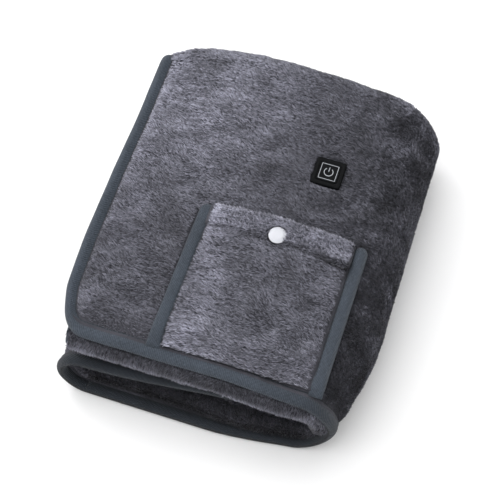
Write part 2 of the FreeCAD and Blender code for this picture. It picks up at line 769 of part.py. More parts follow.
turned("snap_cap", snap_x, snap_y, leaf_high + clearance, [
    (nothing, -pin_length), (pin, -pin_length), (pin, nothing), (cap_radius, nothing),
    (cap_radius, disc), (cap_radius * 0.6, disc * 2.3), (nothing, disc * 2.6)])
turned("snap_socket", snap_x, snap_y, panel_low - clearance - socket_height, [
    (cell("socket_bore"), nothing), (snap_radius, nothing), (snap_radius, socket_height),
    (nothing, socket_height), (nothing, socket_height - disc), (cell("socket_bore"), socket_height - disc)])
turned("snap_stud", snap_x, snap_y, seat, [
    (nothing, nothing), (snap_radius, nothing), (snap_radius, disc * 0.8), (post, disc * 0.8),
    (post, stud_height), (nothing, stud_height)])
cap_low = top - ply + fleece + clearance
turned("snap_backing_cap", snap_x, snap_y, cap_low, [
    (nothing, nothing), (snap_radius, nothing), (snap_radius, disc), (pin, disc),
    (pin, seat - cap_low), (nothing, seat - cap_low)])

# ---- checks and export ----------------------------------------------------------------------

doc.recompute()
failed = [item.Label for item in doc.Objects if "Invalid" in item.State or "Error" in item.State]
if failed:
    raise RuntimeError("failed: " + ", ".join(failed))
for node in nodes:
    shape = node.Shape
    if shape.isNull() or not shape.isValid() or shape.Volume <= 0:
        raise RuntimeError("bad shape: " + node.Label)
os.makedirs("parts", exist_ok=True)
for node in nodes:
    node.Shape.exportStep("parts/%s.step" % node.Label)
    box = node.Shape.BoundBox
    print("%-22s %9.0f mm3  x %6.1f %6.1f  y %6.1f %6.1f  z %5.1f %5.1f  solids %d" % (
        node.Label, node.Shape.Volume, box.XMin, box.XMax, box.YMin, box.YMax, box.ZMin, box.ZMax,
        len(node.Shape.Solids)))
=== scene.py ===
"""Looks of the folded heated blanket: plush shells, edge tapes, patch pocket, pile and button."""

import json
import math

import bmesh
import bpy
import numpy as np
from mathutils import Matrix, Vector


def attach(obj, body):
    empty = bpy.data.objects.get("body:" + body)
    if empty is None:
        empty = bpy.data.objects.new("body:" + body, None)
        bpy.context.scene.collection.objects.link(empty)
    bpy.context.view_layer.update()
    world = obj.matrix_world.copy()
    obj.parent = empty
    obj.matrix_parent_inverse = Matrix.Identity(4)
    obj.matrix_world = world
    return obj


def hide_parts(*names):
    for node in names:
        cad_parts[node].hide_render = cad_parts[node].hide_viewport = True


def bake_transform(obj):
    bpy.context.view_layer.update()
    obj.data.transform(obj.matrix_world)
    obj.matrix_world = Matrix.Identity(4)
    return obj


MM = 0.001
TAU = 2 * math.pi
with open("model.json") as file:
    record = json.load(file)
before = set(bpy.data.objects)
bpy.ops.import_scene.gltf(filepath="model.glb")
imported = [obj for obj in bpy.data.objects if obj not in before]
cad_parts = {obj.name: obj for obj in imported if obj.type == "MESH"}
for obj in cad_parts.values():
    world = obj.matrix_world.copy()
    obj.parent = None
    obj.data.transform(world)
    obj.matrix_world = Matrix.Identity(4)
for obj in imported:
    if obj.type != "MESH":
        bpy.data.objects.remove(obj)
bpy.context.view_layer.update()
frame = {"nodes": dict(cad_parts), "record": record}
nodes = frame["nodes"]

# ---- sizes, in millimetres
FOLD_X, FOLD_R = 101.5, 46.5  # axis and radius of the right fold
LEFT_X, LEFT_R = -117.25, 30.75  # the same for the left fold
TOP_Z = 93.0
FLAP_END, INNER_END = -148.0, 106.0
PLY, PITCH, LAYER = 8.0, 8.4, 24.8  # one ply, ply to ply, and a layer of three plies
CORNER = 28.0
TAPE_W, TAPE_T = 13.0, 8.9
FRONT_TAPE = 1.27  # the tape is wider by this along the front
TAPE_FLAT = 0.025  # metres, before it is folded over the edge
BACK_Y = 163.6
BUTTON = (54.3, 76.0)
SNAP = (28.5, -8.0)
# Along the roll: the ends of the right fold, the floor, the left fold and each layer.
BASE_ARC = FOLD_R * math.pi / 2
BASE_FLOOR = BASE_ARC + FOLD_X - LEFT_X
BASE_LEFT = BASE_FLOOR + LEFT_R * math.pi
BASE_LENGTH = BASE_LEFT + INNER_END - LEFT_X
FLAP_LENGTH = BASE_ARC + FOLD_X - FLAP_END


def ramp(t):
    t = np.clip(t, 0.0, 1.0)
    return t * t * (3 - 2 * t)


def waves(seed, size, count=14, stretch=(1.0, 1.0, 1.0)):
    """A smooth random field of about that wavelength, from -1 to 1."""
    dice = np.random.default_rng(seed)
    k = dice.normal(size=(count, 3))
    k *= (TAU / size * dice.uniform(0.6, 1.5, count) / np.linalg.norm(k, axis=1))[:, None]
    k /= np.array(stretch)
    phase = dice.uniform(0, TAU, count)

    def field(p):
        return np.sin(p @ k.T + phase).sum(-1) / math.sqrt(count) * 0.8

    return field


lumps = waves(11, 130.0)
ripples = waves(12, 45.0)
patches = waves(13, 34.0)
crushed = waves(14, 30.0, 30)
comb = waves(15, 60.0)
dashes = waves(17, 1.0, 40, stretch=(13.0, 3.0, 4.0))
comb_fine = waves(16, 22.0)
flecks = waves(18, 6.5, 48)


# ---- the roll
def flap_path(u):
    """Point and outward normal of the flap's outer face, from the right fold's middle leftwards."""
    a = np.clip(u / FOLD_R, 0, math.pi / 2)
    run = np.maximum(u - BASE_ARC, 0)
    x = FOLD_X + FOLD_R * np.cos(a) - run
    z = FOLD_R + FOLD_R * np.sin(a)
    return x, z, np.cos(a), np.sin(a)


def base_path(u):
    """The same for the layer below: round the right fold, along the floor, up the left and back."""
    a = -np.clip(u / FOLD_R, 0, math.pi / 2)
    b = -math.pi / 2 - np.clip((u - BASE_FLOOR) / LEFT_R, 0, math.pi)
    on_left = u > BASE_FLOOR
    x = np.where(
        on_left,
        LEFT_X + LEFT_R * np.cos(b) + np.maximum(u - BASE_LEFT, 0),
        FOLD_X + FOLD_R * np.cos(a) - np.maximum(u - BASE_ARC, 0),
    )
    z = np.where(on_left, LEFT_R + LEFT_R * np.sin(b), FOLD_R + FOLD_R * np.sin(a))
    nx = np.where(on_left, np.cos(b), np.cos(a))
    nz = np.where(on_left, np.sin(b), np.sin(a))
    return x, z, nx, nz


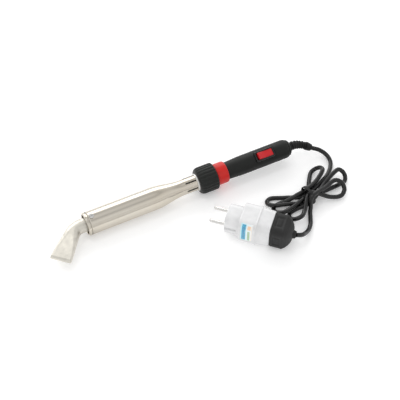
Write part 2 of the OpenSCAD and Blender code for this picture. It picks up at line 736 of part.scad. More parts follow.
_ _ _ _
# INSTRUCTION
Quote each line above in full, word for word.

# FINAL RESULT
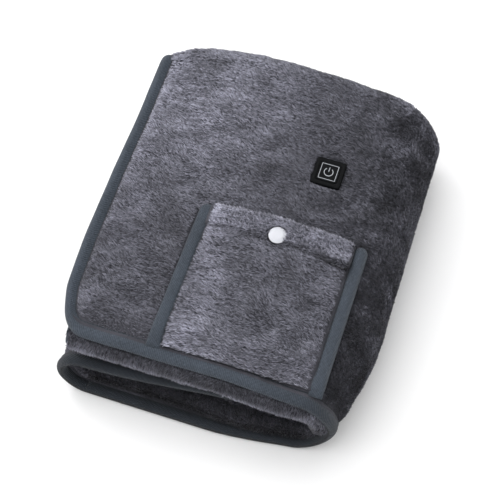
Write part 2 of the FreeCAD and Blender code for this picture. It picks up at line 769 of part.py. More parts follow.
turned("snap_cap", snap_x, snap_y, leaf_high + clearance, [
    (nothing, -pin_length), (pin, -pin_length), (pin, nothing), (cap_radius, nothing),
    (cap_radius, disc), (cap_radius * 0.6, disc * 2.3), (nothing, disc * 2.6)])
turned("snap_socket", snap_x, snap_y, panel_low - clearance - socket_height, [
    (cell("socket_bore"), nothing), (snap_radius, nothing), (snap_radius, socket_height),
    (nothing, socket_height), (nothing, socket_height - disc), (cell("socket_bore"), socket_height - disc)])
turned("snap_stud", snap_x, snap_y, seat, [
    (nothing, nothing), (snap_radius, nothing), (snap_radius, disc * 0.8), (post, disc * 0.8),
    (post, stud_height), (nothing, stud_height)])
cap_low = top - ply + fleece + clearance
turned("snap_backing_cap", snap_x, snap_y, cap_low, [
    (nothing, nothing), (snap_radius, nothing), (snap_radius, disc), (pin, disc),
    (pin, seat - cap_low), (nothing, seat - cap_low)])

# ---- checks and export ----------------------------------------------------------------------

doc.recompute()
failed = [item.Label for item in doc.Objects if "Invalid" in item.State or "Error" in item.State]
if failed:
    raise RuntimeError("failed: " + ", ".join(failed))
for node in nodes:
    shape = node.Shape
    if shape.isNull() or not shape.isValid() or shape.Volume <= 0:
        raise RuntimeError("bad shape: " + node.Label)
os.makedirs("parts", exist_ok=True)
for node in nodes:
    node.Shape.exportStep("parts/%s.step" % node.Label)
    box = node.Shape.BoundBox
    print("%-22s %9.0f mm3  x %6.1f %6.1f  y %6.1f %6.1f  z %5.1f %5.1f  solids %d" % (
        node.Label, node.Shape.Volume, box.XMin, box.XMax, box.YMin, box.YMax, box.ZMin, box.ZMax,
        len(node.Shape.Solids)))
=== scene.py ===
"""Looks of the folded heated blanket: plush shells, edge tapes, patch pocket, pile and button."""

import json
import math

import bmesh
import bpy
import numpy as np
from mathutils import Matrix, Vector


def attach(obj, body):
    empty = bpy.data.objects.get("body:" + body)
    if empty is None:
        empty = bpy.data.objects.new("body:" + body, None)
        bpy.context.scene.collection.objects.link(empty)
    bpy.context.view_layer.update()
    world = obj.matrix_world.copy()
    obj.parent = empty
    obj.matrix_parent_inverse = Matrix.Identity(4)
    obj.matrix_world = world
    return obj


def hide_parts(*names):
    for node in names:
        cad_parts[node].hide_render = cad_parts[node].hide_viewport = True


def bake_transform(obj):
    bpy.context.view_layer.update()
    obj.data.transform(obj.matrix_world)
    obj.matrix_world = Matrix.Identity(4)
    return obj


MM = 0.001
TAU = 2 * math.pi
with open("model.json") as file:
    record = json.load(file)
before = set(bpy.data.objects)
bpy.ops.import_scene.gltf(filepath="model.glb")
imported = [obj for obj in bpy.data.objects if obj not in before]
cad_parts = {obj.name: obj for obj in imported if obj.type == "MESH"}
for obj in cad_parts.values():
    world = obj.matrix_world.copy()
    obj.parent = None
    obj.data.transform(world)
    obj.matrix_world = Matrix.Identity(4)
for obj in imported:
    if obj.type != "MESH":
        bpy.data.objects.remove(obj)
bpy.context.view_layer.update()
frame = {"nodes": dict(cad_parts), "record": record}
nodes = frame["nodes"]

# ---- sizes, in millimetres
FOLD_X, FOLD_R = 101.5, 46.5  # axis and radius of the right fold
LEFT_X, LEFT_R = -117.25, 30.75  # the same for the left fold
TOP_Z = 93.0
FLAP_END, INNER_END = -148.0, 106.0
PLY, PITCH, LAYER = 8.0, 8.4, 24.8  # one ply, ply to ply, and a layer of three plies
CORNER = 28.0
TAPE_W, TAPE_T = 13.0, 8.9
FRONT_TAPE = 1.27  # the tape is wider by this along the front
TAPE_FLAT = 0.025  # metres, before it is folded over the edge
BACK_Y = 163.6
BUTTON = (54.3, 76.0)
SNAP = (28.5, -8.0)
# Along the roll: the ends of the right fold, the floor, the left fold and each layer.
BASE_ARC = FOLD_R * math.pi / 2
BASE_FLOOR = BASE_ARC + FOLD_X - LEFT_X
BASE_LEFT = BASE_FLOOR + LEFT_R * math.pi
BASE_LENGTH = BASE_LEFT + INNER_END - LEFT_X
FLAP_LENGTH = BASE_ARC + FOLD_X - FLAP_END


def ramp(t):
    t = np.clip(t, 0.0, 1.0)
    return t * t * (3 - 2 * t)


def waves(seed, size, count=14, stretch=(1.0, 1.0, 1.0)):
    """A smooth random field of about that wavelength, from -1 to 1."""
    dice = np.random.default_rng(seed)
    k = dice.normal(size=(count, 3))
    k *= (TAU / size * dice.uniform(0.6, 1.5, count) / np.linalg.norm(k, axis=1))[:, None]
    k /= np.array(stretch)
    phase = dice.uniform(0, TAU, count)

    def field(p):
        return np.sin(p @ k.T + phase).sum(-1) / math.sqrt(count) * 0.8

    return field


lumps = waves(11, 130.0)
ripples = waves(12, 45.0)
patches = waves(13, 34.0)
crushed = waves(14, 30.0, 30)
comb = waves(15, 60.0)
dashes = waves(17, 1.0, 40, stretch=(13.0, 3.0, 4.0))
comb_fine = waves(16, 22.0)
flecks = waves(18, 6.5, 48)


# ---- the roll
def flap_path(u):
    """Point and outward normal of the flap's outer face, from the right fold's middle leftwards."""
    a = np.clip(u / FOLD_R, 0, math.pi / 2)
    run = np.maximum(u - BASE_ARC, 0)
    x = FOLD_X + FOLD_R * np.cos(a) - run
    z = FOLD_R + FOLD_R * np.sin(a)
    return x, z, np.cos(a), np.sin(a)


def base_path(u):
    """The same for the layer below: round the right fold, along the floor, up the left and back."""
    a = -np.clip(u / FOLD_R, 0, math.pi / 2)
    b = -math.pi / 2 - np.clip((u - BASE_FLOOR) / LEFT_R, 0, math.pi)
    on_left = u > BASE_FLOOR
    x = np.where(
        on_left,
        LEFT_X + LEFT_R * np.cos(b) + np.maximum(u - BASE_LEFT, 0),
        FOLD_X + FOLD_R * np.cos(a) - np.maximum(u - BASE_ARC, 0),
    )
    z = np.where(on_left, LEFT_R + LEFT_R * np.sin(b), FOLD_R + FOLD_R * np.sin(a))
    nx = np.where(on_left, np.cos(b), np.cos(a))
    nz = np.where(on_left, np.sin(b), np.sin(a))
    return x, z, nx, nz


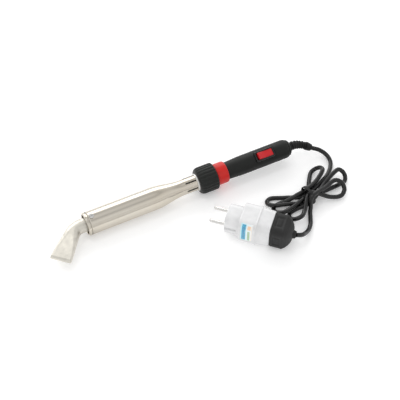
Write part 2 of the OpenSCAD and Blender code for this picture. It picks up at line 736 of part.scad. More parts follow.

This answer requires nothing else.